** START OF Source material **
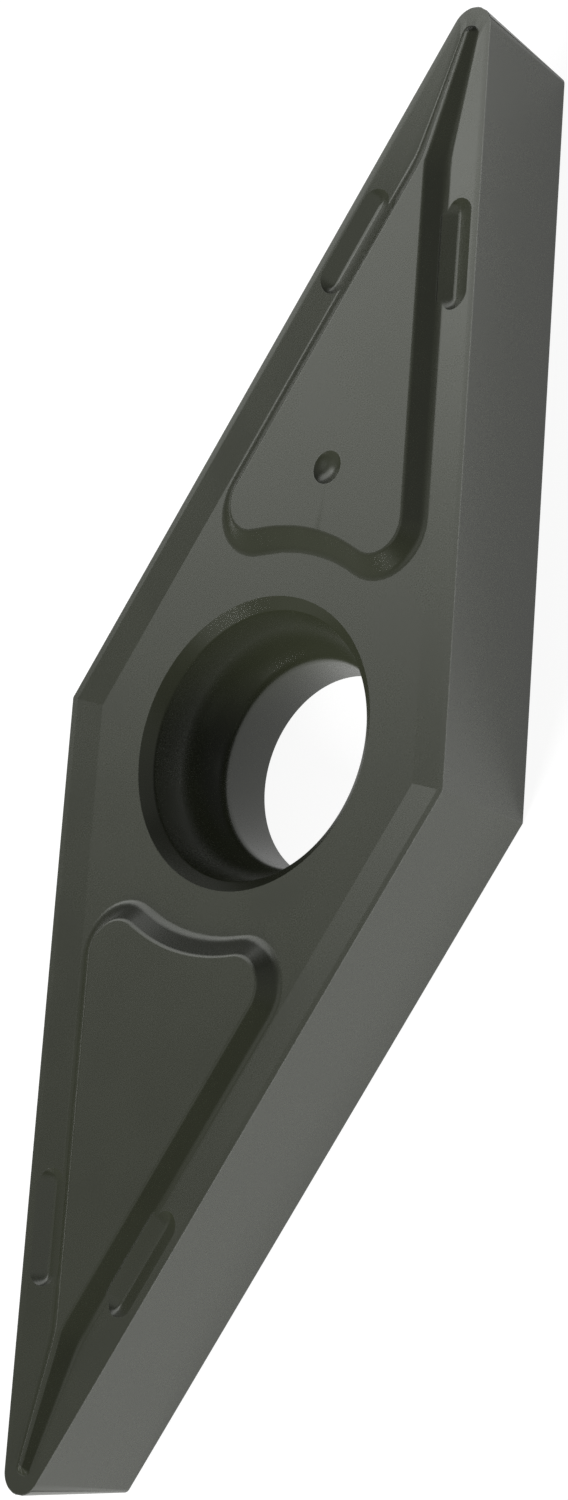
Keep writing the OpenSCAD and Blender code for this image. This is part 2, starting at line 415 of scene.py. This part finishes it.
def cermet_material(look):
    """Sintered cermet: a dark olive body with a dense satin skin, fine grain and a painted highlight
    along its upper edges.
    """
    mat = bpy.data.materials.new("cermet")
    mat.use_nodes = True
    tree = mat.node_tree
    shader = tree.nodes["Principled BSDF"]
    place = add(tree, "TexCoord").outputs["Object"]
    cloud = noise(tree, place, look.cloud, 3.0, 0.55)
    grain = noise(tree, place, look.grain, 2.0, 0.6)
    fleck = add(tree, "TexVoronoi", feature="F1")
    link(tree, place, fleck.inputs["Vector"])
    fleck.inputs["Scale"].default_value = 0.6 / look.grain

    # Clouds drift over millimetres, and single grains catch the light.
    cloud_part = math_node(tree, "MULTIPLY", cloud, look.cloud_share)
    grain_part = math_node(tree, "MULTIPLY", grain, 1 - look.cloud_share)
    mottle = math_node(tree, "ADD", cloud_part, grain_part)
    body = blend(tree, spread(tree, mottle, *NOISE_SPAN, 0.0, 1.0), look.dark, look.light)

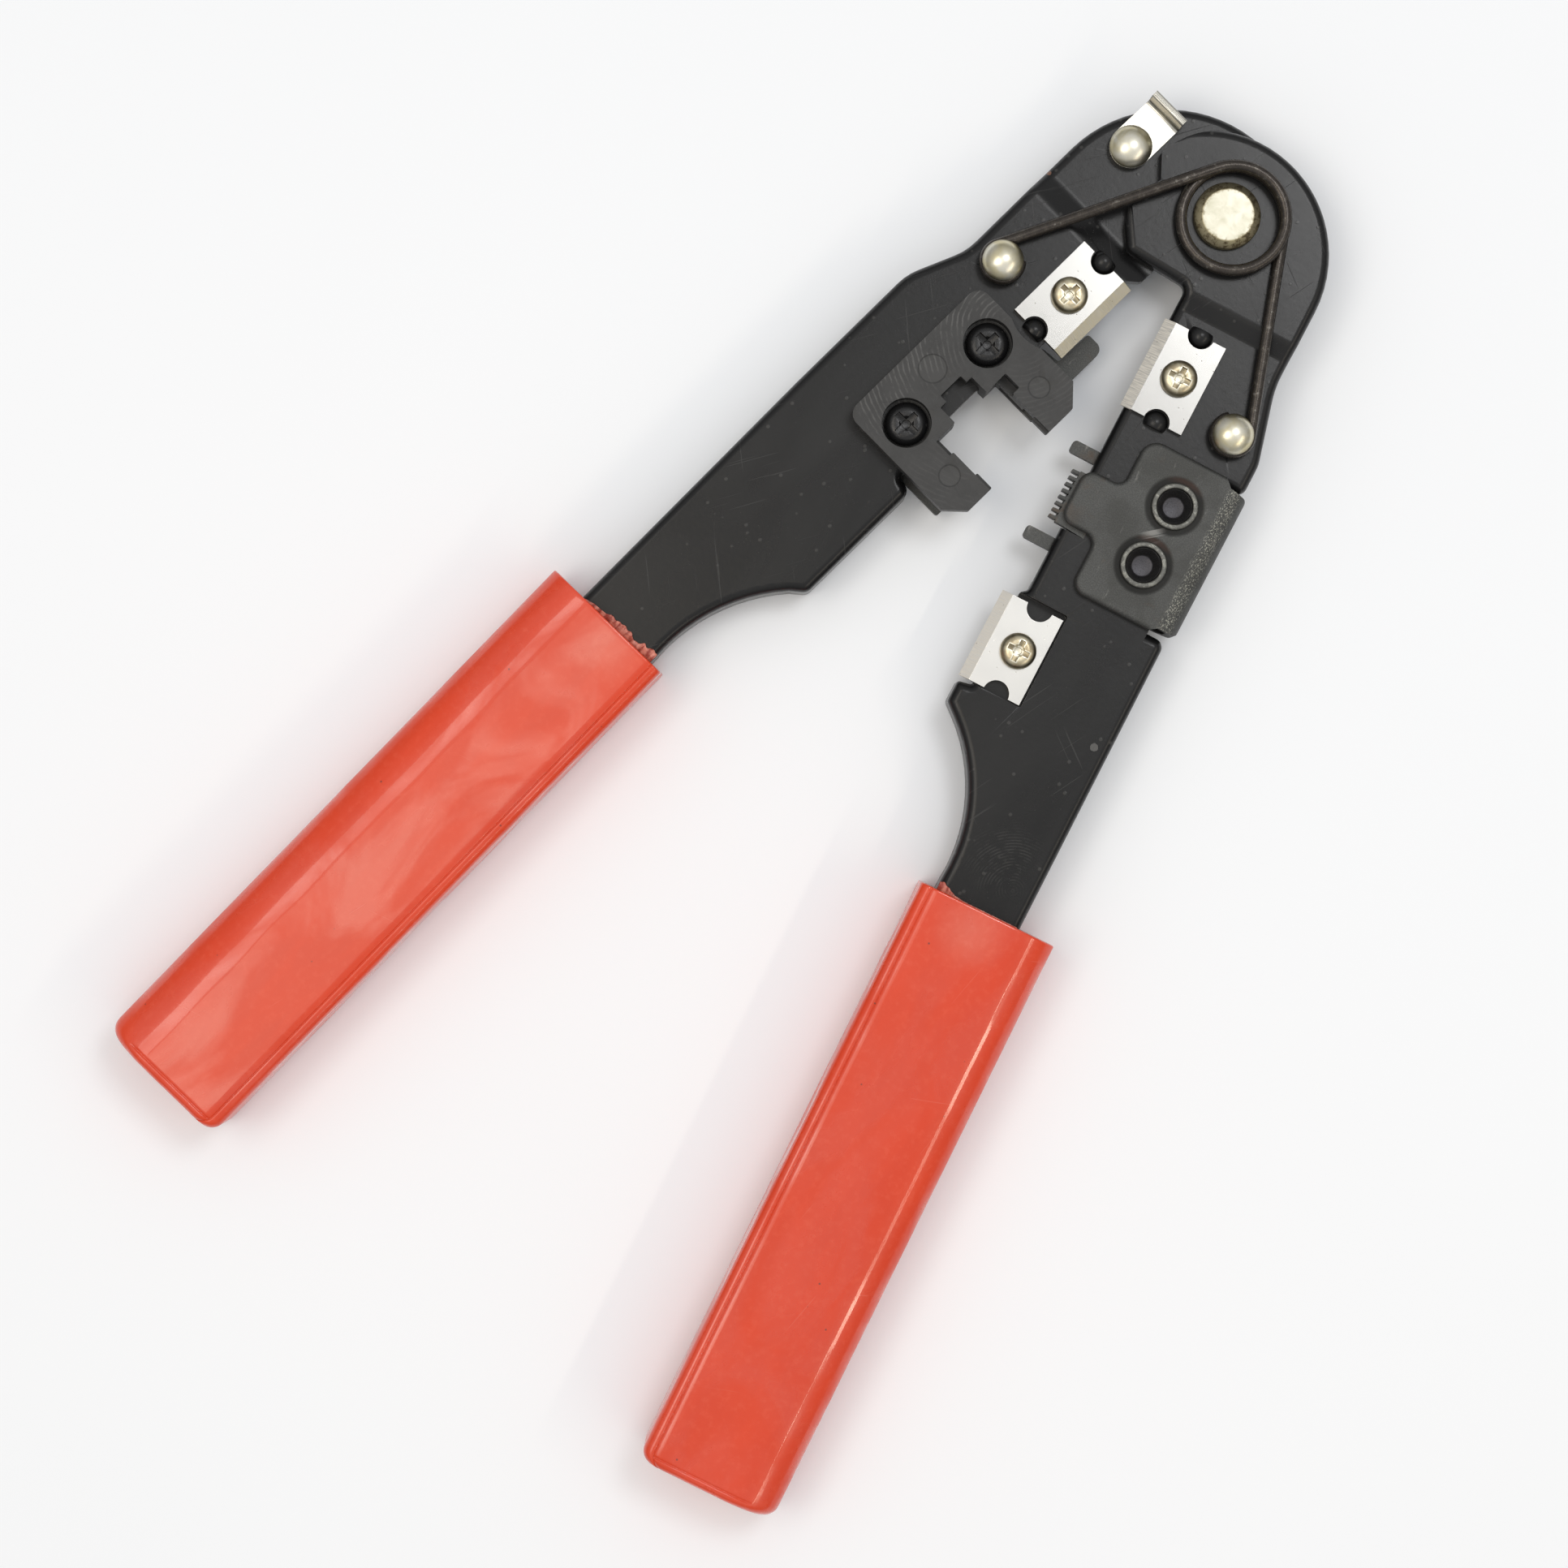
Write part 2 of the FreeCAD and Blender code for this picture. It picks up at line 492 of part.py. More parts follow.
def punch_bracket():
    """U-shaped clamp folded round the punch arm's outer edge."""
    fold_x, inner_x = 21.4, 4.7
    front = outline(
        (fold_x, -56.3, 0.8), (fold_x, -34.4, 0.8), (18.4, -34.0), (17.2, -32.8), (inner_x, -32.8, 2.5),
        (inner_x, -40.8, 1.6), (-1.2, -40.8, 2.0), (-1.2, -49.1, 2.0), (inner_x, -49.1, 1.6),
        (inner_x, -57.2, 2.2), (17.2, -57.2), (18.4, -56.4))
    back = outline((fold_x, -56.3, 0.8), (fold_x, -34.4, 0.8), (18.4, -34.0), (6.5, -34.0, 2),
                   (6.5, -56.4, 2), (18.4, -56.4))
    top = WEB_Z + LEAF_T
    loop = outline((0, LEAF_BACK_Z), (fold_x, LEAF_BACK_Z, 3.2), (fold_x, top, 3.2), (-5, top),
                   (-5, top - LEAF_T), (fold_x - LEAF_T, top - LEAF_T, 1.6), (fold_x - LEAF_T, LEAF_BACK_Z + LEAF_T, 1.6),
                   (0, LEAF_BACK_Z + LEAF_T))
    face = Part.Face(loop)
    face.rotate(V(0, 0, 0), V(1, 0, 0), 90)
    strip = face.extrude(V(0, -80, 0))
    middle = (top + LEAF_BACK_Z) / 2
    bracket = strip.common(prism(front, middle, 20)).fuse(strip.common(prism(back, -5, middle)))
    bracket = bracket.removeSplitter()
    bracket = rounded(bracket, 0.7, lambda p: p.z > 10.5 and p.x < 17.0)
    for x, y in BRACKET_RIVETS:
        bracket = bracket.cut(rod(x, y, 3.0, -5, 20))
    return bracket


def bracket_rivets():
    """Hollow rivets, their ends rolled over into rings."""
    z0, z1 = LEAF_BACK_Z, WEB_Z + LEAF_T
    rivets = []
    for x, y in BRACKET_RIVETS:
        wall = outline((2.45, z0 - 0.7), (3.3, z0 - 0.7, 0.3), (3.3, z0), (3.0, z0), (3.0, z1), (3.35, z1),
                       (3.35, z1 + 0.65, 0.3), (2.6, z1 + 0.65, 0.2), (2.45, z1 - 0.4))
        rivets.append(disc(x, y, wall).fuse(rod(x, y, 2.45, 6.2, 7.6)).removeSplitter())
    return Part.makeCompound(rivets)


# ---- pivot, posts, latch, spring ----------------------------------------------------------------
def pivot_rivet():
    seat = PUNCH_HEAD_Z + 0.1
    head_back = DIE_HEAD_Z - DIE_SHEET - 1.4
    return disc(0, 0, outline(
        (0, 0), (PIVOT_REAR_R - 0.5, 0), (PIVOT_REAR_R, 0.5), (PIVOT_REAR_R, head_back), (PIVOT_R, head_back),
        (PIVOT_R, seat), (PIVOT_HEAD_R, seat), (PIVOT_HEAD_R, PIVOT_TOP_Z - 0.9, 0.4),
        (3.7, PIVOT_TOP_Z, 0.3), (0, PIVOT_TOP_Z)))


def pivot_washer():
    back = DIE_HEAD_Z - DIE_SHEET
    return disc(0, 0, outline((PIVOT_R, back - 1.4), (7.4, back - 1.4), (7.4, back), (PIVOT_R, back)))


def latch_rivet():
    x, y = LATCH_PIVOT
    return dome_rivet(x, y, 3.06, DIE_HEAD_Z + 1.55, 1.7, POST_SHANK_R, DIE_HEAD_Z - DIE_SHEET - 1.0)


def latch_plate():
    """Flat latch with a bent-up finger tab. It swings on its rivet to hold the handles shut."""
    x, y = LATCH_PIVOT
    z0, z1 = DIE_HEAD_Z + 0.05, DIE_HEAD_Z + 1.5
    plan = outline((x - 3.05, y), ("via", x, y - 3.05), (x + 3.05, y), (x + 3.1, 4.2, 0.4),
                   (x - 2.9, 4.6, 0.4))
    plate = prism(plan, z0, z1)
    tab = slab(outline((3.2, z1 - 1.4), (4.9, z1 - 1.4, 0.9), (5.3, z1 + 2.6, 0.3), (4.2, z1 + 2.8, 0.3),
                       (3.8, z1, 0.5), (3.2, z1)), x - 2.9, x + 3.1)
    plate = plate.cut(box(x - 5, x + 5, 3.6, 8, 0, 20)).fuse(tab).removeSplitter()
    return plate.cut(rod(x, y, POST_SHANK_R + RUN_CLEARANCE, 0, 20))


def turned(point, degrees):
    a = math.radians(degrees)
    return (point[0] * math.cos(a) - point[1] * math.sin(a), point[0] * math.sin(a) + point[1] * math.cos(a))


def spring_legs():
    """Both legs in plan, as (post, tangent angle, end on the post's hook, end on the coil). Each leg
    passes outside its post and the coil."""
    legs = []
    for post, side in ((DIE_POST, 1), (turned(PUNCH_POST, OPEN_ANGLE), -1)):
        dx, dy = COIL_CENTRE[0] - post[0], COIL_CENTRE[1] - post[1]
        closing = math.asin((COIL_R - HOOK_R) / math.hypot(dx, dy))
        lean = math.degrees(math.atan2(dy, dx) + side * (math.pi / 2 + closing))
        legs.append((post, lean, on_circle(post, HOOK_R, lean), on_circle(COIL_CENTRE, COIL_R, lean)))
    return legs


def eased(z0, z1, along):
    """Height on the way from z0 to z1, level at both ends."""
    return z0 + (z1 - z0) * (1 - math.cos(math.pi * along)) / 2


def round_route(centre, radius, start, sweep, z0, z1):
    """Corners of the straight runs that touch a circle, clockwise from start, on the way from z0 to z1."""
    count = math.ceil(sweep / SPRING_STEP)
    half = math.radians(sweep / count / 2)
    corners = []
    for i in range(count):
        along = (i + 0.5) / count
        x, y = on_circle(centre, radius / math.cos(half), start - along * sweep)
        corners.append(V(x, y, eased(z0, z1, along)))
    return corners


def wire_path(points):
    """Straight runs with a tangent arc at each corner, as large as the shorter run beside it allows."""
    edges, last = [], points[0]
    for before, corner, after in zip(points, points[1:], points[2:]):
        back, ahead = (before - corner).normalize(), (after - corner).normalize()
        reach = SPRING_REACH * min(before.distanceToPoint(corner), after.distanceToPoint(corner))
        half = back.getAngle(ahead) / 2
        depth = reach / math.cos(half) - reach * math.tan(half)
        entry, leave = corner + back * reach, corner + ahead * reach
        edges.append(Part.makeLine(last, entry))
        edges.append(Part.Arc(entry, corner + (back + ahead).normalize() * depth, leave).toShape())
        last = leave
    edges.append(Part.makeLine(last, points[-1]))
    return Part.Wire(edges)


def torsion_spring():
    """One wire: hook round the die arm's post, leg, coil round the pivot, leg, hook."""
    (post_a, lean_a, *_), (post_b, lean_b, *_) = spring_legs()
    coil_turn = (lean_a - lean_b) % 360 + 360
    hook_a = lean_a + HOOK_TURN
    points = [V(*on_circle(post_a, HOOK_R, hook_a), DIE_HOOK_Z)]
    points += round_route(post_a, HOOK_R, hook_a, HOOK_TURN, DIE_HOOK_Z, DIE_HOOK_Z)
    points += round_route(COIL_CENTRE, COIL_R, lean_a, coil_turn, COIL_HIGH_Z, COIL_LOW_Z)
    points += round_route(post_b, HOOK_R, lean_b, HOOK_TURN, PUNCH_HOOK_Z, PUNCH_HOOK_Z)
    points.append(V(*on_circle(post_b, HOOK_R, lean_b - HOOK_TURN), PUNCH_HOOK_Z))
    path = wire_path(points)
    section = Part.Wire([Part.makeCircle(WIRE_R, points[0], points[1] - points[0])])
    spring = path.makePipeShell([section], True, False)
    swept = math.pi * WIRE_R ** 2 * path.Length
    print("spring: volume over section times length =", round(spring.Volume / swept, 4))
    return spring


def spring_post(x, y, wire_z):
    return dome_rivet(x, y, POST_DOME_R, wire_z + WIRE_R + 0.1, 1.75, POST_SHANK_R, WEB_Z - PUNCH_SHEET - 1.0)


# ---- assembly -----------------------------------------------------------------------------------
def build():
    die_wire, punch_wire = die_arm_outline(), punch_arm_outline()
    parts = {
        "die_arm": die_arm(),
        "die_arm_grip": grip(-103.3, -31.1, -194.6, -1, tang_space(die_wire)),
        "crimp_die": crimp_die(),
        "die_backing_plate": die_backing_plate(),
        "die_spacers": die_spacers(),
        "die_screws": die_screws(),
        "die_nuts": die_nuts(),
        "die_strip_blade": die_strip_blade(),
        "die_blade_screw": blade_screw(*STRIP_DIE_SCREW, WEB_Z),
        "die_blade_nut": blade_nut(*STRIP_DIE_SCREW, WEB_Z - DIE_SHEET),
        "die_spring_post": spring_post(*DIE_POST, DIE_HOOK_Z),
        "pivot_rivet": pivot_rivet(),
        "pivot_washer": pivot_washer(),
        "latch_rivet": latch_rivet(),
        "latch_plate": latch_plate(),
        "torsion_spring": torsion_spring(),
    }
    punch_side = {
        "punch_arm": punch_arm(),
        "punch_arm_grip": grip(-103.3, 26.4, -194.4, 1, tang_space(punch_wire)),
        "punch_strip_blade": punch_strip_blade(),
        "cutter_blade": cutter_blade(),
        "punch_blade_screws": Part.makeCompound([blade_screw(*STRIP_PUNCH_SCREW, WEB_Z),
                                                 blade_screw(*CUTTER_SCREW, SEAT_Z)]),
        "punch_blade_nuts": Part.makeCompound([blade_nut(*STRIP_PUNCH_SCREW, WEB_Z - PUNCH_SHEET),
                                               blade_nut(*CUTTER_SCREW, SEAT_Z - PUNCH_SHEET)]),
        "punch_spring_post": spring_post(*PUNCH_POST, PUNCH_HOOK_Z),
        "punch_bracket": punch_bracket(),
        "bracket_rivets": bracket_rivets(),
        "contact_comb": contact_comb(),
        "guide_plate": guide_plate(),
        "strain_relief_punch": strain_relief_punch(),
    }
    for name, shape in punch_side.items():
        parts[name] = shape.copy()
        parts[name].rotate(V(0, 0, 0), V(0, 0, 1), OPEN_ANGLE)
    return parts


def main():
    os.makedirs("parts", exist_ok=True)
    for name, shape in build().items():
        problem = "" if shape.isValid() else "NOT VALID"
        print(f"{name:22s} solids {len(shape.Solids)} volume {shape.Volume:9.1f} {problem}")
        shape.exportStep(f"parts/{name}.step")


if __name__ == "__main__":
    main()
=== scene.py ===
import math
from typing import NamedTuple

import bmesh
import bpy
from bpy.props import FloatProperty, FloatVectorProperty, PointerProperty
from mathutils import Matrix, Vector, noise


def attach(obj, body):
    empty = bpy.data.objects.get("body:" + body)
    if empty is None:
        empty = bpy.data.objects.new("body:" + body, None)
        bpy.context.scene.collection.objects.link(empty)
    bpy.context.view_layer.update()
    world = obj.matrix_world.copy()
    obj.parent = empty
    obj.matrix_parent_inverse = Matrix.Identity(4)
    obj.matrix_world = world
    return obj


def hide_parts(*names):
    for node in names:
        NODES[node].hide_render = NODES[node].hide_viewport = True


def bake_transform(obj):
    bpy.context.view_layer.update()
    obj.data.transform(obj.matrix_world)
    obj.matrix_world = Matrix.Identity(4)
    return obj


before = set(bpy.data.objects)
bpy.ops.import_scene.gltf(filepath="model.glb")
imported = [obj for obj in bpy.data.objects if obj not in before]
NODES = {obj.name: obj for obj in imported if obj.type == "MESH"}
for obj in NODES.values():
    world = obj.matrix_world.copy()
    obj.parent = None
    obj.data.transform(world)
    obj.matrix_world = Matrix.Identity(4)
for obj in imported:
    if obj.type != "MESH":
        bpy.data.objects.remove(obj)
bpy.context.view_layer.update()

bl_info = {
    "name": "Modular plug crimping tool",
    "version": (1, 0, 0),
    "blender": (4, 5, 0),
    "location": "View3D > Sidebar > Crimper",
    "description": "Finishes a pressed-steel crimping tool: enamel, grips, die, blades, spring and stage",
    "category": "Object",
}

MM = 0.001
OPEN_ANGLE = math.radians(18)         # the punch arm's parts are drawn closed and turned open


# ---- shader helpers -----------------------------------------------------------------------------
class Socket:
    """An output socket that takes part in arithmetic; each operation adds a Math node."""

    def __init__(self, finish, output):
        self.finish = finish
        self.output = output

    def maths(self, operation, *others):
        """Any operation of a Math node, with this socket as its first value."""
        return self.finish.maths(operation, self, *others)

    def __add__(self, other):
        return self.maths("ADD", other)

    def __sub__(self, other):
        return self.maths("SUBTRACT", other)

    def __mul__(self, other):
        return self.maths("MULTIPLY", other)

    def __rsub__(self, other):
        return self.finish.maths("SUBTRACT", other, self)

    __radd__ = __add__
    __rmul__ = __mul__

    def over(self, low, high):
        """0 below low, 1 above high, smooth between; low may be the larger."""
        return self.finish.node("ShaderNodeMapRange", {"interpolation_type": "SMOOTHSTEP"},
                                {"Value": self, "From Min": low, "From Max": high})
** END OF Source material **
§ **Given task**
Exact duplication is required for the lines above, from the line that contains "return parts" to the line that contains "from mathutils import Matrix, Vector, noise", inclusive; omit all others.

§ **Answer to this exercise**
    return parts


def main():
    os.makedirs("parts", exist_ok=True)
    for name, shape in build().items():
        problem = "" if shape.isValid() else "NOT VALID"
        print(f"{name:22s} solids {len(shape.Solids)} volume {shape.Volume:9.1f} {problem}")
        shape.exportStep(f"parts/{name}.step")


if __name__ == "__main__":
    main()
=== scene.py ===
import math
from typing import NamedTuple

import bmesh
import bpy
from bpy.props import FloatProperty, FloatVectorProperty, PointerProperty
from mathutils import Matrix, Vector, noise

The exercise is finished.